The caveat of Lost Sphear’s flexible combat is that bosses are cannier, using your poor positioning against you. A later battle against bow-wielding warrior Sherra and her two gorilla-esque guards is punishing, even at a lofty level 18. When we unconsciously move our characters into a tempting line, Sherra fires off a charmed arrow attack, bewitching three of our four party members. The unfortunate Van is duly knocked out, and a restart soon follows imminent. Our next run at the fight is more carefully spaced, as we hit all three enemies with long-range attacks as often as possible (Kanata has an area-of-effect skill that can lower multiple foes’ defence, which proves essential) and keep our heroes separated. A scattered formation, however, spells disaster for AOE healing efforts. Things are tense, our decision-making swift and not always correct – and here, at least, there’s no single overpowered attack to lean on.
We suppose there are the mech suits, though, great clanking piles of metal that can turn your dinky warriors into supercharged robot terrors on a whim. The Vulcosuits are more balanced than they sound, however. Pressing the left bumper transforms one or all of your party into mecha, each with a different and more powerful set of attacks and skills. Higher defence properties mean they’re a great option for your wounded characters to retreat to. Potential balance issues are mitigated by a Vulcopoints meter: using the suits and their abilities in combat rapidly drains the team’s shared charge. As long as the items that must be found to charge the meter aren’t too plentiful, this mechanical curiosity is set to add a new layer of strategy to Lost Sphear’s combat. Suiting up one character and keeping them close to the enemy to tank big hits works well.

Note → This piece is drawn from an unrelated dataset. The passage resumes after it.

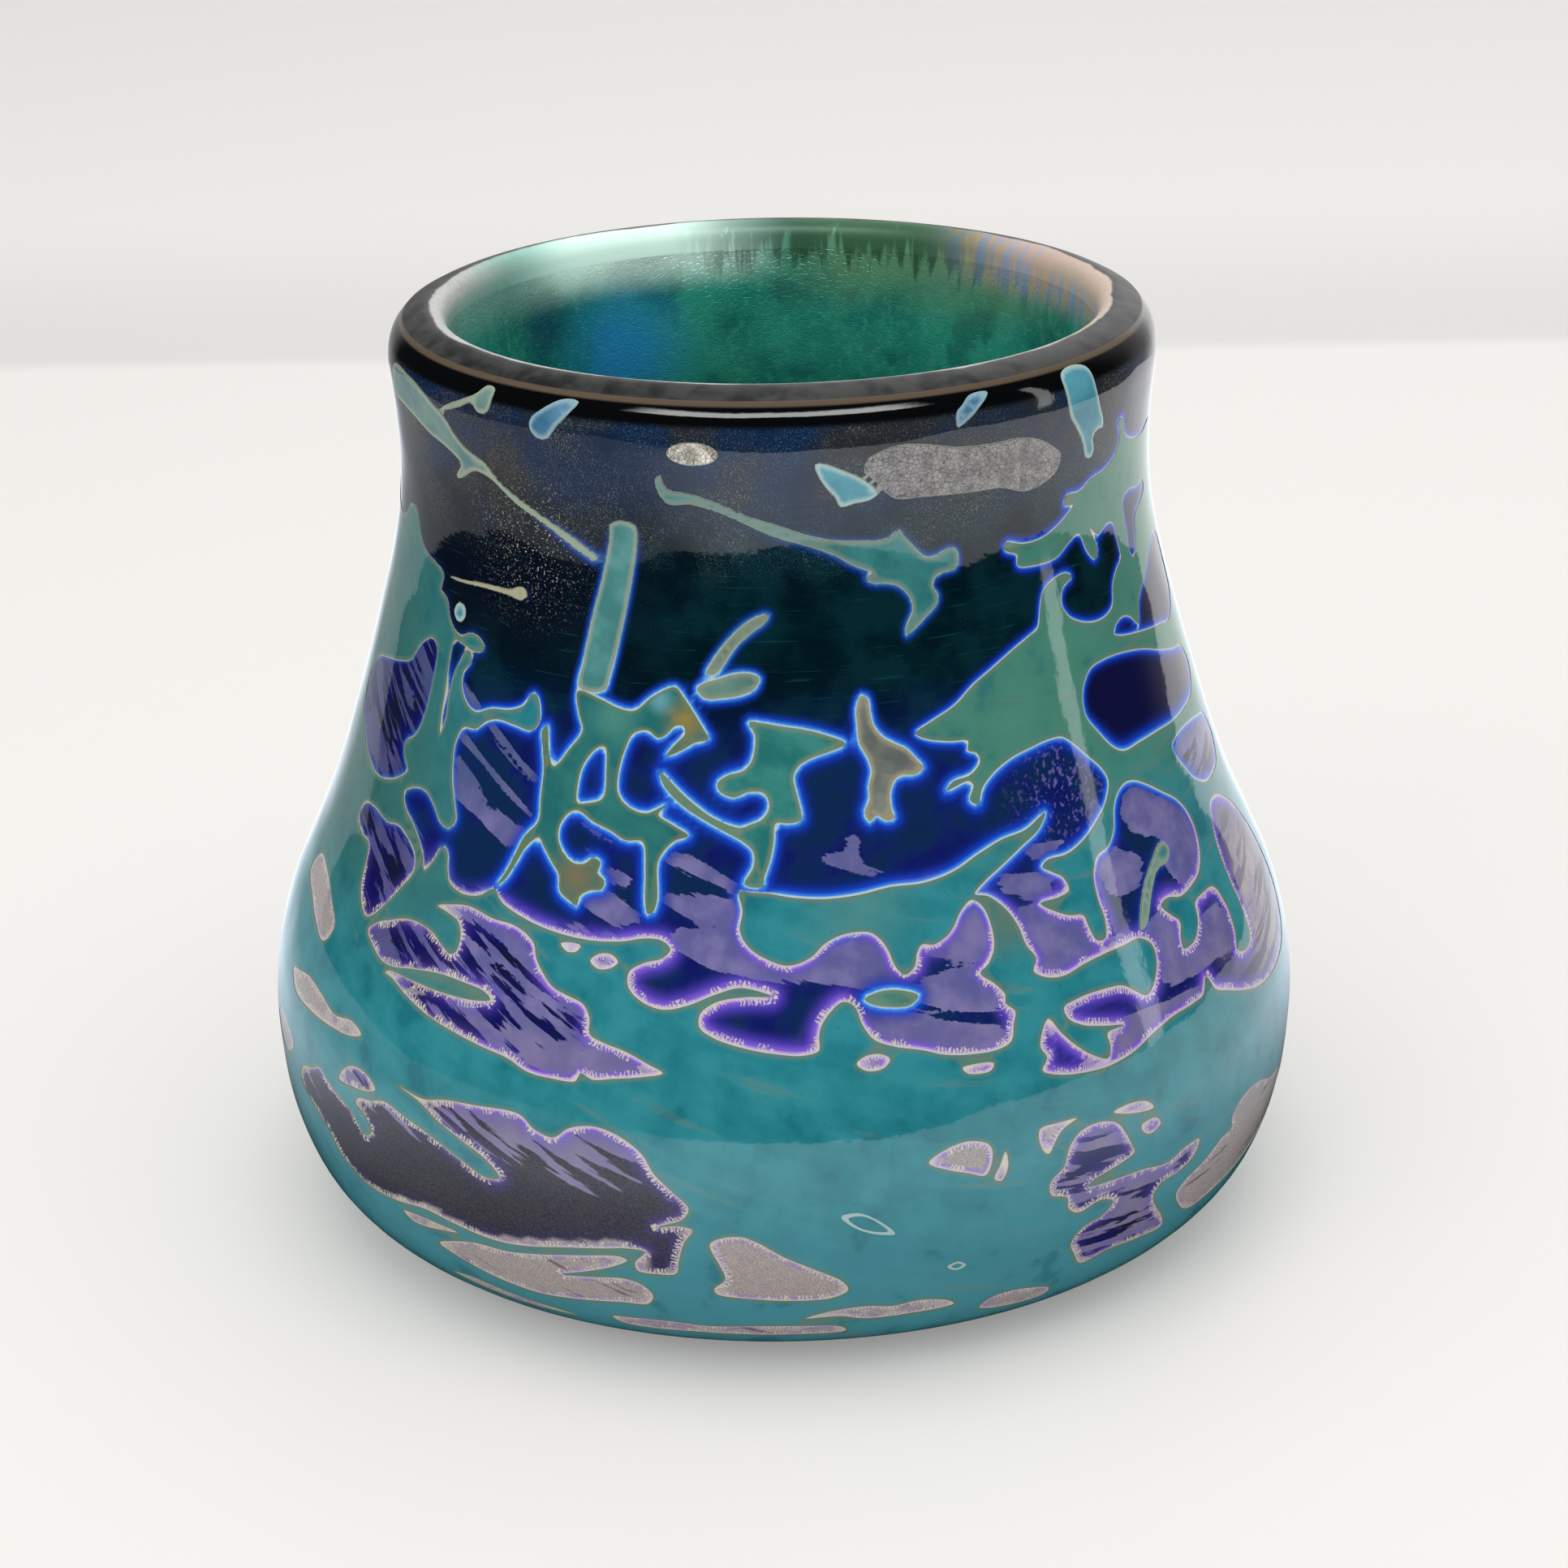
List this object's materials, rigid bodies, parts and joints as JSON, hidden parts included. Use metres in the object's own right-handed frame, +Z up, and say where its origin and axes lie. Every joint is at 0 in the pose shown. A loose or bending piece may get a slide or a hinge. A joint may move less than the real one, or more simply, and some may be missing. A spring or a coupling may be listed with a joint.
{
  "type": "vase",
  "caption": "Squat hand blown vase with a waisted neck and thick rolled lip: clear cased dark glass with a torn teal overlay, trails, shards and silver leaf over a green lustre lining.",
  "frame": {"origin": "centre of the foot, on the surface that the vase stands on", "axes": "+Z up through the mouth, -Y towards the decorated front"},
  "size_m": [0.125, 0.125, 0.1107],
  "materials": {
    "clear_glass": "fire polished clear glass",
    "dark_glass": "opaque blue black glass, glossy",
    "green_lustre": "opaque green glass with a metallic lustre",
    "teal_glass": "opaque teal glass",
    "trail_glass": "opaque pale teal glass",
    "olive_glass": "opaque olive teal glass",
    "silver_leaf": "crackled silver leaf under glass"
  },
  "bodies": {
    "root": {"casing": "clear_glass", "core": "dark_glass", "drop_lip_left": "trail_glass", "drop_lip_right": "trail_glass", "lining": "green_lustre", "overlay": "teal_glass", "shard_bird": "trail_glass", "shard_figure": "olive_glass", "shard_heron": "olive_glass", "shard_leaf": "trail_glass", "shard_petal": "trail_glass", "silver_oval": "silver_leaf", "silver_patch": "silver_leaf", "trail_bar": "trail_glass", "trail_bar_back": "trail_glass", "trail_comet": "trail_glass", "trail_comet_back": "trail_glass", "trail_lip_left": "trail_glass", "trail_streak": "olive_glass", "trail_tick": "trail_glass"}
  },
  "joints": []
}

We also quickly learn the benefits of transforming a single character with a specific skill, at certain points in more difficult battles, to conserve meter – although the quick thinking and forward planning required will doubtless take further getting used to. There are reasons to hop into Vulcosuits during exploration sections, too: meter can be spent to rocket-boost your party through areas and past enemy encounters, and sometimes we find that we need the extra clout to break through tough obstacles in our path. The whole situation feels slightly off, tonally. In our demo, at least, it’s never explained why Kanata and friends can instantly morph into robots like it’s the most natural thing in the world. Then again, it’s preferable to the appearance of ‘moral choice’ events later on. Though they are, admittedly, removed from the context of the full game, choosing to save or spare certain copy-pasted soldiers you’ve defeated feels half-hearted in its execution.

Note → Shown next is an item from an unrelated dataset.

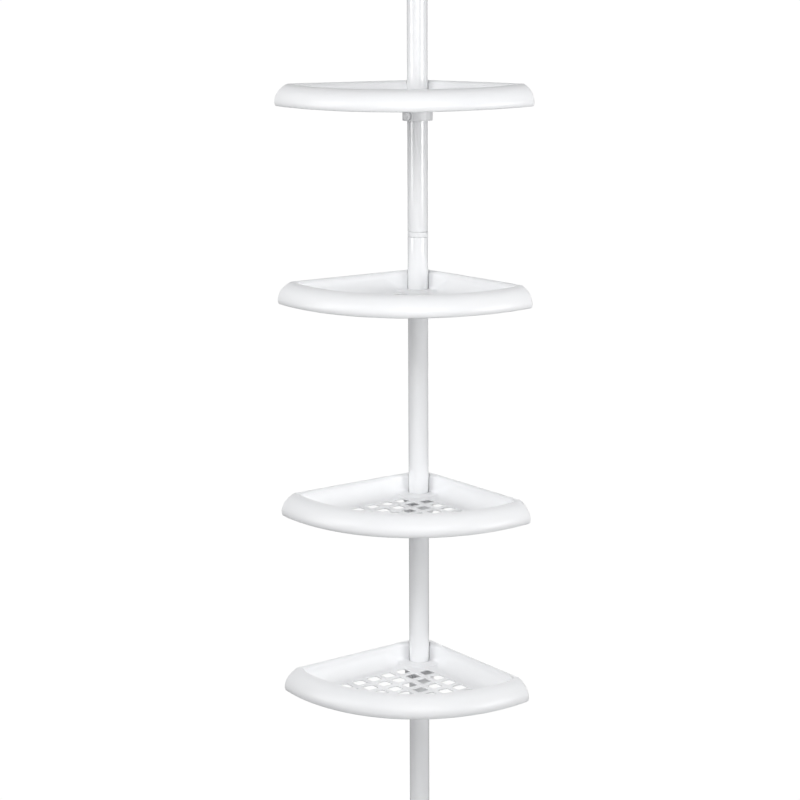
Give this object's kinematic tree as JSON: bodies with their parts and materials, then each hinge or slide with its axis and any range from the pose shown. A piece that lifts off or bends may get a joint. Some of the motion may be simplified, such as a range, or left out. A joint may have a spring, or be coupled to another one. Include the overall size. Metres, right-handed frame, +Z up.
{
  "type": "tension pole shelf unit",
  "caption": "Spring-tensioned floor-to-ceiling pole carrying corner trays with lattice floors, each held by a clamp collar.",
  "frame": {"origin": "centre of the underside of the floor pad, on the pole's axis", "axes": "+Z up along the pole, +Y from the pole towards the room's corner, -Y towards the front of the trays, +X to the right as the picture looks at it"},
  "size_m": [0.265, 0.201, 1.96],
  "materials": {
    "white_enamel": "gloss white enamel on steel tube",
    "shelf_plastic": "satin white injection moulding",
    "white_moulding": "satin white moulding",
    "grey_rubber": "matt non-marking rubber",
    "bare_steel": "zinc-plated steel"
  },
  "bodies": {
    "root": {"floor_pad": "grey_rubber", "floor_foot": "white_moulding", "pole_lower": "white_enamel", "pole_coupler_lower": "white_moulding", "pole_middle": "white_enamel", "pole_coupler_upper": "white_moulding", "pole_upper": "white_enamel", "lock_collet": "white_moulding"},
    "lock_ring": {"lock_ring": "white_moulding"},
    "telescope": {"inner_tube": "white_enamel", "glide_plug": "white_moulding", "spring_seat": "white_moulding", "tension_spring": "bare_steel", "tube_cap": "white_moulding"},
    "plunger": {"plunger_stem": "bare_steel", "ceiling_cup": "white_moulding", "ceiling_pad": "grey_rubber"},
    "collar_1": {"collar_1": "white_moulding", "collar_nut_1": "bare_steel"},
    "shelf_1": {"shelf_1": "shelf_plastic"},
    "collar_screw_1": {"collar_screw_1": "white_moulding"},
    "collar_2": {"collar_2": "white_moulding", "collar_nut_2": "bare_steel"},
    "shelf_2": {"shelf_2": "shelf_plastic"},
    "collar_screw_2": {"collar_screw_2": "white_moulding"},
    "collar_3": {"collar_3": "white_moulding", "collar_nut_3": "bare_steel"},
    "shelf_3": {"shelf_3": "shelf_plastic"},
    "collar_screw_3": {"collar_screw_3": "white_moulding"},
    "collar_4": {"collar_4": "white_moulding", "collar_nut_4": "bare_steel"},
    "shelf_4": {"shelf_4": "shelf_plastic"},
    "collar_screw_4": {"collar_screw_4": "white_moulding"}
  },
  "joints": [
    {"name": "lock_ring_twist", "type": "hinge", "parent": "root", "child": "lock_ring", "pos_m": [0, 0, 1.56], "axis": [0, 0, 1], "range_deg": [0, 90]},
    {"name": "height_telescope", "type": "slide", "parent": "root", "child": "telescope", "axis": [0, 0, 1], "range_m": [-0.14, 0.28]},
    {"name": "spring_plunger", "type": "slide", "parent": "telescope", "child": "plunger", "axis": [0, 0, 1], "range_m": [-0.03, 0], "stiffness_N_per_m": 2000, "springref_m": 0.01, "deforming": ["tension_spring"]},
    {"name": "shelf_1_height", "type": "slide", "parent": "root", "child": "collar_1", "axis": [0, 0, 1], "range_m": [-0.07, 0.3]},
    {"name": "shelf_1_swivel", "type": "hinge", "parent": "collar_1", "child": "shelf_1", "pos_m": [0, 0, 1.2033], "axis": [0, 0, 1], "continuous": true},
    {"name": "collar_screw_1_turn", "type": "hinge", "parent": "collar_1", "child": "collar_screw_1", "pos_m": [0, 0, 1.1663], "axis": [-0.515, -0.8572, 0], "continuous": true},
    {"name": "shelf_2_height", "type": "slide", "parent": "root", "child": "collar_2", "axis": [0, 0, 1], "range_m": [-0.07, 0.07]},
    {"name": "shelf_2_swivel", "type": "hinge", "parent": "collar_2", "child": "shelf_2", "pos_m": [0, 0, 0.9997], "axis": [0, 0, 1], "continuous": true},
    {"name": "collar_screw_2_turn", "type": "hinge", "parent": "collar_2", "child": "collar_screw_2", "pos_m": [0, 0, 0.9627], "axis": [-0.515, -0.8572, 0], "continuous": true},
    {"name": "shelf_3_height", "type": "slide", "parent": "root", "child": "collar_3", "axis": [0, 0, 1], "range_m": [-0.07, 0.07]},
    {"name": "shelf_3_swivel", "type": "hinge", "parent": "collar_3", "child": "shelf_3", "pos_m": [0, 0, 0.7726], "axis": [0, 0, 1], "continuous": true},
    {"name": "collar_screw_3_turn", "type": "hinge", "parent": "collar_3", "child": "collar_screw_3", "pos_m": [0, 0, 0.7356], "axis": [-0.515, -0.8572, 0], "continuous": true},
    {"name": "shelf_4_height", "type": "slide", "parent": "root", "child": "collar_4", "axis": [0, 0, 1], "range_m": [-0.44, 0.07]},
    {"name": "shelf_4_swivel", "type": "hinge", "parent": "collar_4", "child": "shelf_4", "pos_m": [0, 0, 0.5768], "axis": [0, 0, 1], "continuous": true},
    {"name": "collar_screw_4_turn", "type": "hinge", "parent": "collar_4", "child": "collar_screw_4", "pos_m": [0, 0, 0.5398], "axis": [-0.515, -0.8572, 0], "continuous": true}
  ]
}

Combat refreshes and some melancholic mecha aside, Lost Sphear is mostly rather familiar. But, as the name implies, Tokyo RPG Factory is a studio knowingly carving out a nostalgic niche for itself – and, on this evidence, doing an excellent job of it. Lost
Sphear is making a strong case for the relevance of the quietly accomplished, retrostyle JRPG in a market of bombastic action. It’s a product of both Setsuna’s failures and successes – its classic spirit arguing that we shouldn’t forget the past, lest we lose what makes it so special.